O texto da LDO foi aprovado em acordo com o governo e acompanhamento de perto por caciques do Congresso. O presidente da Câmara, Hugo Motta (Republicanos-PB), ficou nos bastidores e negociou os principais pontos com a ministra da Secretaria de Relações Institucionais da Presidência da República, Gleisi Hoffmann. O ex-presidente da Câmara Arthur Lira (PP-AL) foi ao plenário da Comissão Mista de Orçamento, na quarta-feira, 3, para acompanhar a votação no colegiado, antes do plenário — normalmente, Lira não participa dessas votações.

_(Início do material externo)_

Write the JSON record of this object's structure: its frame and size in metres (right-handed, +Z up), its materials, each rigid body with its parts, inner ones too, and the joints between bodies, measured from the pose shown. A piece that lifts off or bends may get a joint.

“É compra de voto disfarçada. Esse artigo é uma vergonha. Esse artigo depõe contra a administração pública”, afirmou a deputada Adriana Ventura (Novo-SP), criticando a medida. Os demais parlamentares não comentaram. “Querem comprar voto na cara dura, e com dinheiro público.
Acordo entre governo e Congresso envolve pagamento de até R$ 19 bi em emendas antes das eleições
Além da doação de dinheiro e bens no meio da campanha, o Congresso e o governo combinaram um calendário de pagamento de emendas antes do período eleitoral.

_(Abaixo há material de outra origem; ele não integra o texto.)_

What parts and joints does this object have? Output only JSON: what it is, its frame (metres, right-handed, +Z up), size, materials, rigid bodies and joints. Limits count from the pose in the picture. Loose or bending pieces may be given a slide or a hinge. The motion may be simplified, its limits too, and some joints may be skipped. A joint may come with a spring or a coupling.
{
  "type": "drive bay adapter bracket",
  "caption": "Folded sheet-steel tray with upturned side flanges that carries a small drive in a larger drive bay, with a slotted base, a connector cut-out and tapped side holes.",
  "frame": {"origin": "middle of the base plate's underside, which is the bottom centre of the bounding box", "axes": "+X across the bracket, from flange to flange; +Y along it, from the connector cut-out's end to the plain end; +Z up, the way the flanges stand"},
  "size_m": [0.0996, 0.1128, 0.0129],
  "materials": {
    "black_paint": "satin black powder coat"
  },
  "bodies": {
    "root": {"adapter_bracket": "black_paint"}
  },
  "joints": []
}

O acordo envolve o pagamento de até R$ 19 bilhões em emendas parlamentares no primeiro semestre de 2026, antes das eleições, com calendário pré-definido, para abastecer redutos eleitorais dos congressistas.
A cifra corresponde a um pagamento de emendas com menor controle após o Supremo Tribunal Federal (STF) ter exigido maior transparência, rastreabilidade e respeito às regras fiscais e ter em andamento uma série de investigações envolvendo deputados, senadores e emendas.
O calendário foi aprovado no projeto da LDO de 2026 de forma inédita. Pela proposta, o governo será obrigado a pagar 65% das emendas Pix e das emendas individuais e de bancada que transfiram recursos para fundos de saúde e assistência social, um total estimado em R$ 12,7 bilhões.
A cúpula do Congresso Nacional negociou também com o governo — sem colocar na lei — o pagamento de metade das emendas de comissão para saúde e assistência no mesmo período, o que deve garantir até R$ 6,1 bilhões antes da campanha eleitoral — o número final dependerá da parcela de recursos aprovada no Orçamento.
Com o acordo, os parlamentares receberam uma garantia do Executivo para o pagamento de emendas prioritárias antes das eleições. O valor final pode ser até maior, pois o governo também pode pagar outras emendas que já estejam prontas e aprovadas para serem transferidas e ainda recursos que ficaram pendentes de anos anteriores. Nas eleições de 2024, o valor pago antes das eleições chegou a R$ 30 bilhões.
Em troca do calendário, o Congresso permitiu que o Poder Executivo persiga o piso da meta fiscal em 2026, e não o centro, liberando na prática mais gastos e evitando um congelamento de despesas que poderia chegar a R$ 34 bilhões. Até combinar o cronograma, o Legislativa mantinha no relatório da LDO a obrigação de um ajuste maior, pelo centro da meta, pressionando o governo a concordar com o pagamento de emendas antes das eleições.
“O Congresso Nacional não queria impor o pagamento das emendas parlamentares, o Congresso Nacional queria apenas dialogar com o Executivo para ter um pequeno valor, que esse valor pudesse dar previsibilidade, planejamento aos gestores”, disse o relator do PLDO, deputado Gervásio Maia (PSB-PB), no plenário.
Além do calendário, os parlamentares aprovaram na PLDO outras regras que agilizam o pagamento de emendas e diminuem o controle sobre os recursos, como a possibilidade de liberação de verbas sem a aprovação de projetos de engenharia e o uso de emendas de bancada e comissão para pagamento de pessoal na área de saúde — contrariando a Constituição e um entendimento do Tribunal de Contas da União (TCU).